Bisnis.com, JAKARTA – Direktorat Jenderal Pajak (DJP) Kementerian Keuangan mengungkapkan saat ini pemerintah menerapkan pajak pertambahan nilai (PPN) terhadap pembelian barang agunan sebesar 1,1 persen.
Direktur Peraturan Perpajakan Yoga Saksama menjelaskan untuk barang lelang memang pada dasarnya telah dikenakan PPN sebelumnya.
Pengenaan PPN atas penjualan agunan yang diambil alih (AYDA) telah diatur secara jelas dalam Peraturan Pemerintah (PP) No. 44/2022 tentang Penerapan Terhadap Pajak PPN dan PPNBM yang selanjutnya diatur secara rinci dalam Peraturan Menteri Keuangan (PMK) No. 41/2023.
Pada Pasal 3 ayat (4) PMK tersebut, tercatat besaran tertentu untuk PPN barang lelang ditetapkan sebesar 10 persen dari tarif sebagaimana diatur dalam Pasal 7 ayat (1) Undang- Undang Pajak Pertambahan Nilai (UU PPN) dikalikan dengan dasar pengenaan pajak berupa harga jual agunan.
Dalam UU PPN yang selanjutnya diperbarui dalam UU No. 7/2021 tentang Harmonisasi Peraturan Perpajakan (HPP) tersebut, besaran tarif PPN yang berlaku saat ini adalah sebesar 11 persen.
“Kalau bank harus menjual dan mengenakan PPN 11 persen, susah.

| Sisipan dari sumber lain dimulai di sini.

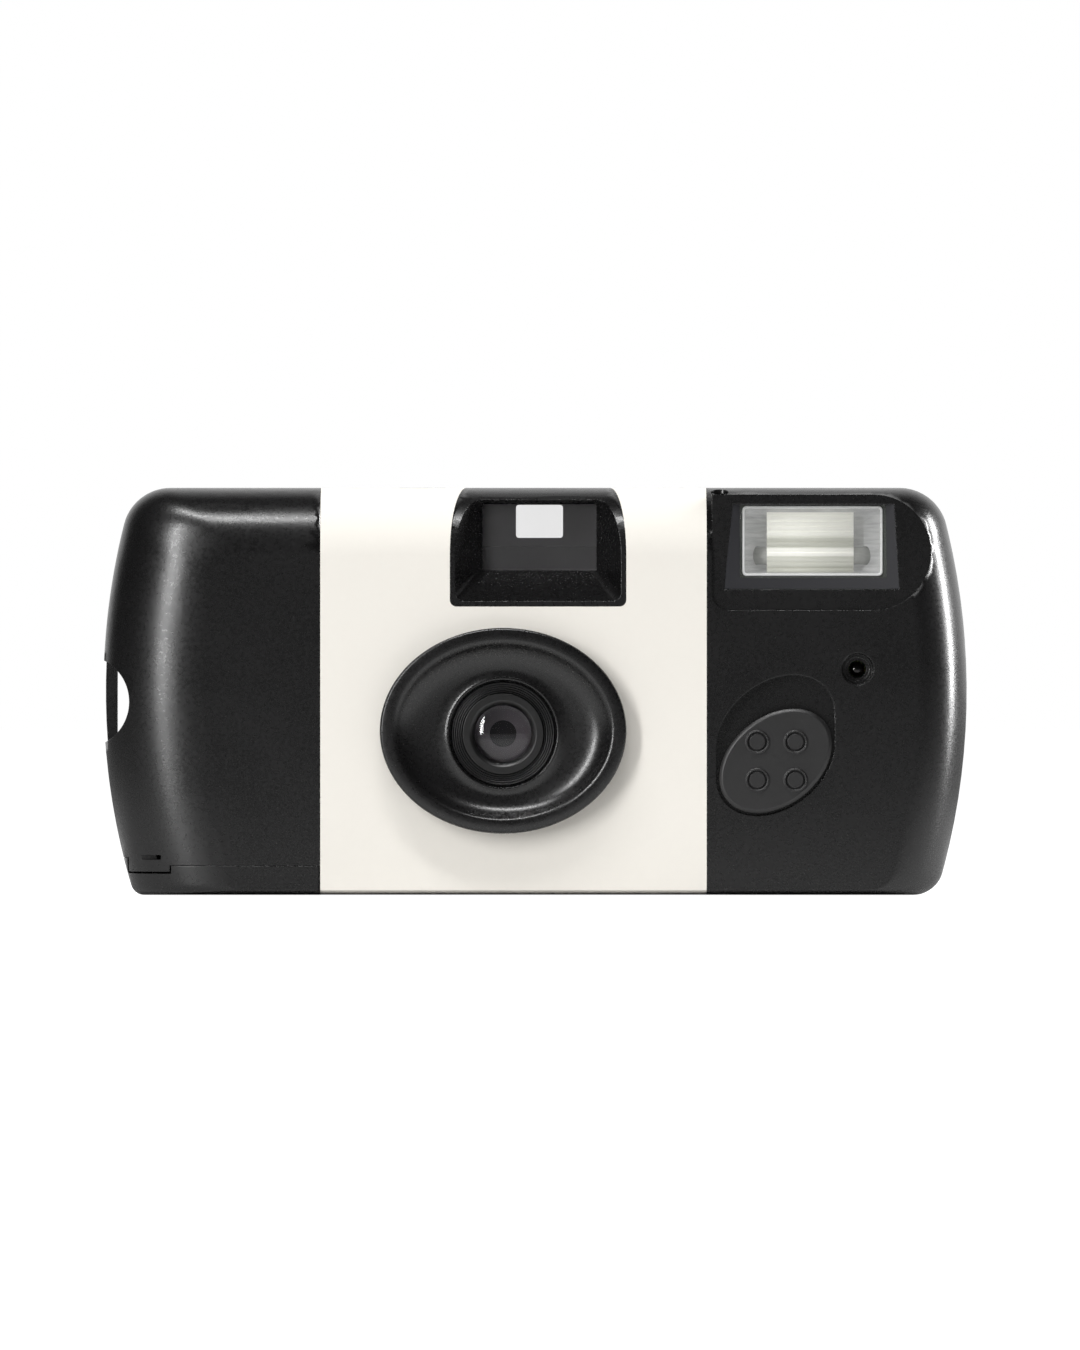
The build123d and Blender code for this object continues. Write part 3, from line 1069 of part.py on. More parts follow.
with BuildPart() as trigger_coil:
    post(51.0, -4.3, (20.0, 30.0), 2.4)
    for rim_z in ((20.0, 20.8), (29.2, 30.0)):
        post(51.0, -4.3, rim_z, 3.05)
save(trigger_coil, "trigger_coil")

with BuildPart() as ready_lamp:
    barrel(SIGHT_X, SIGHT_Z, (-12.2, BOARD_Y), 0.95)
    chamfer(ready_lamp.faces().sort_by(Axis.Y)[0].edges(), 0.4)
save(ready_lamp, "ready_lamp")

with BuildPart() as power_transistor:
    block((47.0, 51.6), (-11.2, -9.4), (20.0, 25.0))
    for lead_x in (47.9, 49.3, 50.7):
        block((lead_x - 0.25, lead_x + 0.25), (-10.5, -10.1), (17.8, 20.0))
        block((lead_x - 0.25, lead_x + 0.25), (-10.5, BOARD_Y), (17.4, 17.9))
save(power_transistor, "power_transistor")

for index, (part_x, part_z) in enumerate(((39.4, 12.0), (43.4, 12.0), (47.4, 11.0)), start=1):
    with BuildPart() as resistor:
        post(part_x, -10.0, (part_z, part_z + 6.0), 1.0)
        for end_z in (part_z - 1.2, part_z + 6.8):
            block((part_x - 0.2, part_x + 0.2), (-10.2, BOARD_Y), (end_z, end_z + 0.4))
        block((part_x - 0.2, part_x + 0.2), (-10.2, -9.8), (part_z - 1.2, part_z + 7.2))
    save(resistor, f"resistor_{index}")

# Battery and its two sprung contacts
with BuildPart() as battery_cell:
    post(BATTERY_X, BATTERY_Y, (BATTERY_BOTTOM_Z, BATTERY_TOP_Z - 1.0), BATTERY_RADIUS)
    chamfer(battery_cell.edges().filter_by(GeomType.CIRCLE), 0.35)
    post(BATTERY_X, BATTERY_Y, (BATTERY_TOP_Z - 1.1, BATTERY_TOP_Z), 1.9)
save(battery_cell, "battery_cell")

with BuildPart() as negative_contact:
    block((43.4, 52.6), (5.4, 12.8), (2.82, 3.2))
    post(BATTERY_X, BATTERY_Y, (3.2, BATTERY_BOTTOM_Z - 0.02), 2.4)
    block((42.64, 43.0), (7.4, 11.0), (2.82, 12.0))
    block((42.64, 43.6), (7.4, 11.0), (2.82, 3.2))
save(negative_contact, "negative_contact")

with BuildPart() as positive_contact:
    block((44.0, 52.8), (6.8, 11.6), (48.8, 49.18))
    block((45.4, 51.4), (7.8, 10.6), (BATTERY_TOP_Z + 0.03, BATTERY_TOP_Z + 0.4))
    block((51.0, 51.4), (7.8, 10.6), (BATTERY_TOP_Z + 0.03, 49.0))
save(positive_contact, "positive_contact")

with BuildPart() as sync_contact:
    block((11.02, 11.4), (BOX_FRONT_Y - 1.2, BOX_FRONT_Y + 1.2), (16.0, 32.0))
    block((9.2, 11.4), (BOX_FRONT_Y - 1.2, BOX_FRONT_Y - 0.9), (16.0, 18.0))
save(sync_contact, "sync_contact")

with BuildPart() as charge_contact:
    block((BOARD_LEFT_X - 0.4, BOARD_LEFT_X), (-9.9, BOARD_Y + 1.0), (18.0, 24.0))
    block((33.6, BOARD_LEFT_X), (-9.9, -9.6), (19.5, 22.5))
save(charge_contact, "charge_contact")

# Flash switch: an oval slide with four ringed grip bumps, and the light pipe it lifts
switch_front_y = FACE_Y - SWITCH_PROUD
recess_floor_y = FACE_Y + SWITCH_RECESS_DEPTH
with BuildPart() as flash_switch:
    with BuildSketch(facing(switch_front_y)):
        with Locations((SWITCH_X, SWITCH_Z)):
            Ellipse(*SWITCH_RADII, rotation=SWITCH_TILT)
    extrude(amount=switch_front_y - recess_floor_y + SEAT_GAP)
    chamfer(flash_switch.faces().sort_by(Axis.Y)[0].edges(), 0.45)
    for bump_x in (-BUMP_PITCH / 2, BUMP_PITCH / 2):
        for bump_z in (-BUMP_PITCH / 2, BUMP_PITCH / 2):
            bump = (SWITCH_X + 0.1 + bump_x, SWITCH_Z + bump_z)
            barrel(*bump, (switch_front_y - 0.25, switch_front_y + 0.2), 1.6)
            with BuildSketch(facing(switch_front_y - 0.25)):
                with Locations(bump):
                    Circle(1.3)
                    Circle(1.05, mode=Mode.SUBTRACT)
            extrude(amount=-0.3, mode=Mode.SUBTRACT)
    block((31.5, 33.2), (recess_floor_y - 0.3, -10.2), (17.1, 19.2))
    block((23.8, 34.4), (-11.1, -10.2), (15.0, 21.5))
    block((23.8, 26.0), (-10.2, PIPE_Y - 1.05), (15.0, 21.5))
save(flash_switch, "flash_switch")

with BuildPart() as ready_light_pipe:
    post(PIPE_X, PIPE_Y, (15.0, 54.2), PIPE_RADIUS)
    block((PIPE_X - 1.0, PIPE_X + 1.0), (PIPE_Y - 1.0, PIPE_Y + 1.0), (15.0, 21.5))
save(ready_light_pipe, "ready_light_pipe")
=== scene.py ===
"""Looks for a single-use film camera with a flash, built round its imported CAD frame.

The file is laid out as an add-on: each operator builds one piece or one group of like pieces,
and main() calls them in order. Shapes are written in millimetres and stand in the scene in metres.
"""

import json
from math import cos, pi, radians, sin

import bmesh
import bpy
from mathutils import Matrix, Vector


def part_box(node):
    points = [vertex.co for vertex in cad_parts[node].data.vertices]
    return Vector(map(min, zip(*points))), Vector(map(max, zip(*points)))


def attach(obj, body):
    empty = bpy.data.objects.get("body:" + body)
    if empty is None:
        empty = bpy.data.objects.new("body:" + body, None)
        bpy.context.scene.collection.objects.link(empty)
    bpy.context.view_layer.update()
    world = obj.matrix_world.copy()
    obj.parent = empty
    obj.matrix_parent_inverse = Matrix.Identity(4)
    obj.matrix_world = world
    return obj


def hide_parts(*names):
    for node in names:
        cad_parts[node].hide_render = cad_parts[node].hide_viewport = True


bl_info = {
    "name": "Single-use film camera",
    "version": (1, 0, 0),
    "blender": (4, 5, 0),
    "location": "3D View > Sidebar > Film camera",
    "description": "Materials, smoothed pieces and a studio for a single-use film camera",
    "category": "Add Mesh",
}

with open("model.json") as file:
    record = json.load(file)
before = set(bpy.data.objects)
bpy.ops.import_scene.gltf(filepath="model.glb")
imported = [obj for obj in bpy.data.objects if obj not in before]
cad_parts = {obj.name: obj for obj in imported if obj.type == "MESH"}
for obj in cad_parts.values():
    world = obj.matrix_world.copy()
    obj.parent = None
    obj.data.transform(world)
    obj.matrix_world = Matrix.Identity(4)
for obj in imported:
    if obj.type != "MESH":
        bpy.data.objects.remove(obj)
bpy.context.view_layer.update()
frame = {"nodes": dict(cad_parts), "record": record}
MM = 0.001

# Meshes: which angles stay sharp, what counts as one flat region, and steps round a corner
SHARP_ANGLE = radians(32)
COVER_SHARP_ANGLE = radians(20)
TRIM_SHARP_ANGLE = radians(35)
DISH_SHARP_ANGLE = radians(50)
MERGE_DISTANCE = 0.002 * MM
SAME_PLANE = 0.99999
FLAT_FACES = 4
FLAT_AREA = 3 * MM * MM
CORNER_STEPS = 6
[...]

Oleh karena itu kami coba dengan menggunakan besaran tertentu. Kami diskusi dengan OJK, perbankan, dan lembaga keuangan yang benar gimana, ya yang benar dengan besaran tertentu 1,1 persen,” ungkap Yoga dalam Media Briefing di Gedung DJP, Jakarta, Kamis (11/5/2023).
Baca Juga
Artinya, tarif PPN untuk barang lelang sebesar 10 persen dari 11 persen, yaitu 1,1 persen.
Tarif tersebut lebih rendah dari PPN yang dikenakan terhadap barang maupun jasa lainnya, seperti makanan minuman dan jasa keuangan, sebesar 11 persen.
Yoga mengungkapkan, bahwa yang terjadi di lapangan sebelumnya ketika tarif PPN masih 11 persen, banyak lembaga keuangan yang tidak mengenakan PPN tersebut karena membuat harga terlalu tinggi.
Maka dari itu, penjualan agunan yang diambil alih oleh lembaga keuangan kepada pembeli agunan kini digunakan tarif besaran tertentu sebesar 1,1 persen.